FOX: So, why did you go to poetry?

LIEBLER: Well, I went to poetry not accidentally but not knowing. My story is different probably than many of the people you’ve talked to. Here’s what I remember. When I was seven I would scribble things down in my school books, on the big lined paper. And I don’t want to give the impression that I was a child prodigy and this was genius stuff. I had no idea. I come from a working class family, and education in a working class family is respected and it’s a good thing, but it’s not the top priority. The top priority for old school working class is that you grow up and get a job and provide for your family. So that’s kind of the aesthetic I was raised in, and it doesn’t necessarily put a lot of emphasis on academic or intellectual stuff. For example, in our house my grandmother—I was raised by my grandparents—my grandmother and grandfather never read poetry. I didn’t ever think to even ask them that, but they probably couldn’t tell you a poet, not even Whitman. However, my grandmother—who was actually, in hindsight, pretty young for a grandmother, meaning she was like 41—really liked Elvis Presley. So I was listening to Elvis Presley at the age of four on a regular basis. And she bought me Elvis’s Gold Hits record and I played it and played it, and Grandma loved it. We’d go to the movies and see the Elvis movies. So that kind of culture was big—other than “The Wonderful World of Disney” on Sunday nights, too, and of course Ed Sullivan. When I’m in the second grade, I start scribbling stuff. It’s—you guys know, being poets and writers—it’s in there; you can’t do anything about it. But I had no idea, and I would get in trouble for it. They would call my grandmother and say, “He scribbles, and we don’t know what it is, but he’s scribbling again, so you pay for the book.”

FOX: [laughs] So you were scribbling in the books.

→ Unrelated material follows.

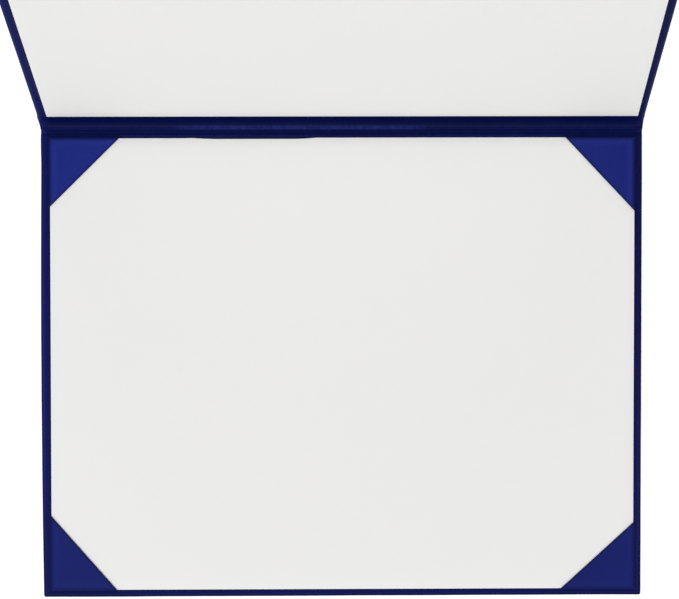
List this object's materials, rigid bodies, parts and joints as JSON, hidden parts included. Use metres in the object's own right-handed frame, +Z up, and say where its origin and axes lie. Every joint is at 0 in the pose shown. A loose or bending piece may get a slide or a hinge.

LIEBLER: In books, and on anything. But having no clue—I know this sounds bizarre, but it’s the truth. When I got to the fifth grade I was doing this all the time, scribbling on paper and notebooks and so on. I remember having a big textbook, an English textbook that had a pelican on a post in the ocean, and when I opened that book I noticed that it had things in it that had a lot of white space around them. When I saw that, I thought, “That’s kind of what I’m scribbling. What I’m scribbling in a sense is, it has a lot of white space around it.” So at that point, that’s when I was first able to say, “Oh, it’s a poem.” Maybe I saw “The Raven” by Edgar Allen Poe in that book, and I thought, “Well, that must be what I’m doing, so it’s a poem. Now, what’s that? I don’t know what that is.” I didn’t read poems. In fact, you guys probably say “poh-um”; in Detroit we say “pomes.” [Fox laughs] Maybe you already noticed that. So, at that point I knew that’s what I was doing, so at least I had a reference, and I kept doing that. And remember, too, this was the beginning of the shift in our culture, because Kennedy’s assassinated. And I’m already a music devotee, but early Elvis was really exciting to me. Then when they kind of wanted to soften Elvis’s image, that’s when the Bobby Rydells and the Fabians came out. That was kind of boring to me. I did like Dion’s “Ruby Baby.” But most of it, “Hey Paula” and stuff like that—that was goofy. I have a story about this I wrote later, but I was really wanting something different, and right at that moment, here come the Beatles. So that was really an eye-opener too. Now Grandma wasn’t necessarily a Beatles devotee initially; She didn’t care one way or the other, but this opened my eyes to a lot of things. When we watched them on the Ed Sullivan show, which everybody here but Tim—and probably you didn’t; did you see them?

DAVEEN: Of course.

LIEBLER: Okay, I thought you were too young.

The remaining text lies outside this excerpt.